Я впервые в лагере, подчинилась кому-то без ропота. Доктор Глайнс ведь мог не раскрывать мне значение этих капсул? В его взгляде я прочла, что должна знать об этом. На мой вопрос кому еще о них известно, он упомянул только Уилла. Сомневаюсь, что Глайнс рассчитывал, что я использую их по назначению. Если это нужно скрыть от Марии, значит, когда-нибудь эта информация прояснит другое.
Дело времени, что именно.
– Уилл, я просто хочу все забыть.
– А делать это на краю обрыва, чтобы смягчить падение?
Я прыснула от смеха, но Уилл даже не улыбнулся якобы шутке.
– Не знаю, просто пришла сюда. Почему-то, – соврала я.
Капсулы были на случай, если я не решусь. Маленькая Кристина в сердце продолжает умоляюще на меня смотреть. Мне тяжело делать ей больно.
– Крис, прекрати.
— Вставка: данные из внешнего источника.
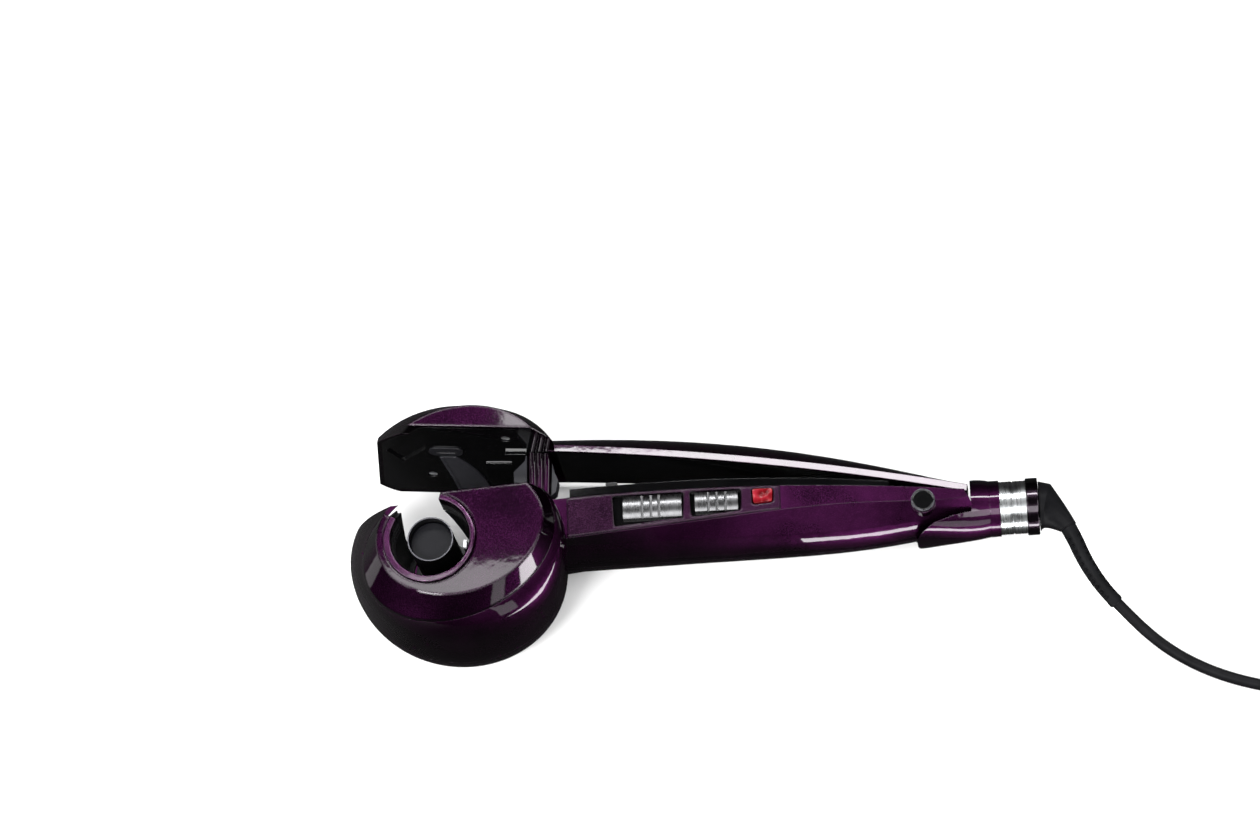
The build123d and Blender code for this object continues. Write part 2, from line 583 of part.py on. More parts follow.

Я знаю, что тебе тяжело, я каждый день вижу боль в твоих глазах, вижу, как ты пытаешься это скрыть. Но лучшие времена будут! Слышишь? Все можно изменить, но не то что ты хочешь сделать.
– Я слышу их крики! То, что сделал со мной отец, – я схватилась за горло. Голос надрывается, шею будто стягивает веревкой. – Уилл, я каждый день проживаю все заново. Я проживаю в своей голове все, что случается с другими. И я больше не могу.
– Обещаю, мы справимся, только дай мне руку.
Уилл уже был ближе, протягивая раскрытую ладонь. По моему лицу стекала вода, дождь все сильнее. Стоять здесь опасно.
– Уилл, прошу, уходи.
– Кристина, ты не можешь всех спасти. Это правда, – он сделал шаг ближе. – Но один, два человека это что мало? Пять или десять. Да, хотя бы один!
Его голос сорвался. А в моей голове числа. Десять, пять, два, один. Что-то рассеивается в голове. Я начинаю понимать, к чему клонит Уилл.
– Но что станет с этими людьми, если ты сделаешь это? Помоги тем, кому можешь. Кто без тебя не выживет.
Я не знаю, говорит ли Уилл о себе или моем брате. Но кое-что я поняла. Насколько была сосредоточена на том, что я не в силах сделать. Такой склад ума любого приведет в отчаяние. Я никогда не задумывалась, о тех незначительных единицах людей, для кого я могу стать спасением. Тогда к списку кому я не могу помочь, добавятся еще те, кому могла бы.
– Крис, очнись! Дай руку! – кричит Уилл.